Not by might, nor by power,
but by my spirit, says the Lord.

It has a musical quality to it, and this is not an accident. God wants the prophet to make no mistake about the source of human transformation, about the source of change in a hurting world, about the presence of God in the midst of adversity. I commend it to you, the kind of verse that reminds us that we are never alone, and that the presence of the Spirit is ever near.

Not by might, nor by power,
but by my spirit, says the Lord.


The last word belongs to Jesus. In the moments after the betrayer has left, and Jesus has reminded Peter that he too is human like the rest of us, Jesus leans in and shares these words:

15”If you love me, you will keep my commandments. 16And I will ask the Father, and he will give you another Advocate, [the Spirit] to be with you forever. 17This is the Spirit of truth, whom the world cannot receive, because it neither sees him nor knows him. You know him, because he abides with you, and he will be in you.
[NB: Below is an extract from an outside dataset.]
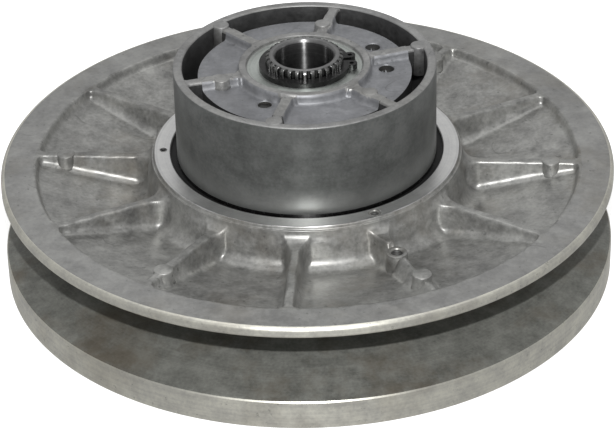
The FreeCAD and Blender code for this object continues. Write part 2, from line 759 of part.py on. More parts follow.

Today the Advocate has come. The Advocate has come to your home and mine, to this place, and the many places like it. The Advocate has come to hearts broken and minds confused, and to troubled places: to Burma and Tibet, to Oklahoma and Beirut.

The Advocate, the Spirit, is proving that power and might will not save us, only the Spirit of the Living God. The Advocate is speaking through the least and the last, speaking through unsteady voice and faintest whisper, speaking and saying “everyone who calls on the name of the Lord shall be saved.” Thanks be to God.